Mitigating mitochondrial dysfunction and neuroinflammation by hematoma aspiration in a new surgical model for severe intracerebral hemorrhage.

Abstract

Background: Intracerebral hemorrhage (ICH) is associated with a large hematoma that causes compression, increased intracranial pressure (IICP), midline shift, and brain herniation, and may ultimately lead to death. Urgent surgical removal of the large hematoma can ameliorate these injuries, which would be life-saving, but has not improved clinical outcome. A suitable animal model that mimics the clinically relevant human severe ICH injury requiring surgical hematoma evacuation is urgently needed.
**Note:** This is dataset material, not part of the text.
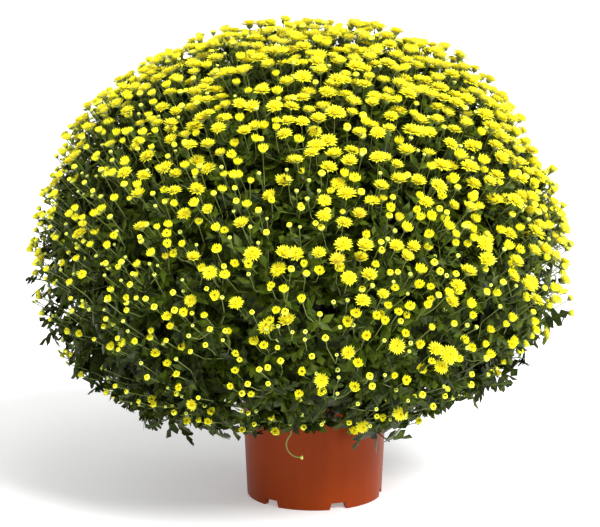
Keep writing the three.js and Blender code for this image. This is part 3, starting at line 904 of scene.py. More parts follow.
# The leaves' forms: name, edge, width as a share of the leaves' own, and how much it arches, folds along
# its midrib, twists and waves.
LEAF_FORMS = (
    ("leaf_0", LEAF_ROWS, 1.0, (0.16, 0.30, 0.10, 0.010)),
    ("leaf_1", TOOTHED_ROWS, 1.0, (0.28, 0.22, -0.16, 0.014)),
    ("leaf_2", LEAF_ROWS, 1.0, (0.08, 0.42, 0.20, 0.012)),
    ("leaf_3", TOOTHED_ROWS, 1.0, (0.38, 0.30, 0.0, 0.016)),
    ("leaf_inner", INNER_ROWS, 1.25, (0.2, 0.2, 0.0, 0.0)),
    ("leaf_bract", BRACT_ROWS, 0.75, (0.25, 0.35, 0.1, 0.0)),
)
# Half a blade's thickness at its midrib, as a share of its length.
BLADE_LIFT = 0.010
# Points of a leaf closer than this are one, and its edges stay sharp over this angle, in radians.
LEAF_WELD = 1e-4
LEAF_CREASE = 1.1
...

Here, we established a novel model of severe ICH in rats allowing aspiration of the hematoma and studying the effects of mitochondrial dysfunction in ICH.
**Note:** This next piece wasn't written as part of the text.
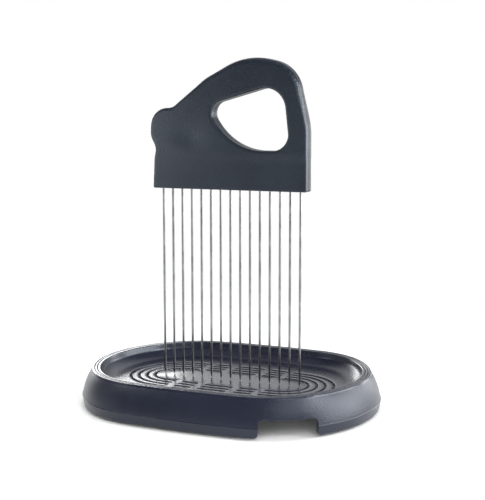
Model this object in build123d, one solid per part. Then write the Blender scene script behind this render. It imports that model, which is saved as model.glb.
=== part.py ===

Methods: Severe ICH was induced by intra-striatal injection of 0.6 U of collagenase in 3 μL sterile saline over 15 min. Aspiration of approximately 75 % of the total hematoma was performed 6 h after induction of severe ICH. The effects of hematoma aspiration on hematoma volume, mortality, oxidative stress, ATP levels, mitochondrial dysfunction, and neurological function were measured in rats.
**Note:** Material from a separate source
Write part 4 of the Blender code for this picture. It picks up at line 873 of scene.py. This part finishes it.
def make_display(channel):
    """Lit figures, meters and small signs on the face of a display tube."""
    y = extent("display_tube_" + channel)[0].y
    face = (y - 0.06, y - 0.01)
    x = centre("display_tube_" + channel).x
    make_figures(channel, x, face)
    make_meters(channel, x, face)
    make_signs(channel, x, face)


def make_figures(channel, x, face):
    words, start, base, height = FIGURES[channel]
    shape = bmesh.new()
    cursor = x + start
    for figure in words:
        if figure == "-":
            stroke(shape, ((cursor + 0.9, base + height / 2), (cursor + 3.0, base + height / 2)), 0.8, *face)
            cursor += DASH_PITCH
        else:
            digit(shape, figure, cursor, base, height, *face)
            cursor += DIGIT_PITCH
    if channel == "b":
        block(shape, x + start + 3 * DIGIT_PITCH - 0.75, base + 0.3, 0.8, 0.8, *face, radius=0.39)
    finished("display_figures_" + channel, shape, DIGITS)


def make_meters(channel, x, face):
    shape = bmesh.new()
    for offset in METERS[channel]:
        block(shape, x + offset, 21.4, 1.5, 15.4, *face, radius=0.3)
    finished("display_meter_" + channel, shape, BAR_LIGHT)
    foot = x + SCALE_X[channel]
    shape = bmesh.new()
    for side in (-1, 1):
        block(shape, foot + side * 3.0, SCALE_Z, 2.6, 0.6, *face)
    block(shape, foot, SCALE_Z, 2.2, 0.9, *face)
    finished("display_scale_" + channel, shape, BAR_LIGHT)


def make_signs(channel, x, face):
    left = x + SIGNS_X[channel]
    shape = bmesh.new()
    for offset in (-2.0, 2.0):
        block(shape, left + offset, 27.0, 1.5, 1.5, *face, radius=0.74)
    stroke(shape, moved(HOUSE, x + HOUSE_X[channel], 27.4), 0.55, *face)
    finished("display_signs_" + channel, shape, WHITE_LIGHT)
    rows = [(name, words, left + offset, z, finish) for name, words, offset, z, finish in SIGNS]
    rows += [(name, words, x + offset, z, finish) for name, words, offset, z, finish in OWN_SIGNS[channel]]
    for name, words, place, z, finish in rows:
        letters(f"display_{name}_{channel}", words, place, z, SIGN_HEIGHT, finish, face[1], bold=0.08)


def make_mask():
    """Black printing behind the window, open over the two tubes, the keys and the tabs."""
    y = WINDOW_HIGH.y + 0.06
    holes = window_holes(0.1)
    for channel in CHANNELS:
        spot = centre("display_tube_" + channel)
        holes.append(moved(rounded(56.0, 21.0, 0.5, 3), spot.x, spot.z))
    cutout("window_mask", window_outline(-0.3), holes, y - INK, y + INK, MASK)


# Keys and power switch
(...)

Results: Severe ICH induction increased hematoma volume, neurological deficits, and mortality. Hematoma aspiration abolished mortality and significantly reduced hematoma volume, and neurological deficits. In addition, hematoma aspiration ameliorated the pronounced mitochondrial dysfunction responsible for the failure of energy production and excessive oxidative stress associated with severe hemorrhagic injury. Hematoma aspiration also modulated mitochondrial biogenesis and mitophagy, thereby promoting mitochondrial homeostasis. Markers of neuroinflammation, including iNOS, MMP9, and MPO, were elevated in severe ICH but attenuated by hematoma aspiration.

Conclusion: This study established an animal model of severe ICH and provides valuable insights into the complex pathogenesis of severe ICH. The results showed that hematoma aspiration effectively ameliorates mitochondrial dysfunction, oxidative stress, and neuroinflammation, highlighting its potential as a therapeutic intervention.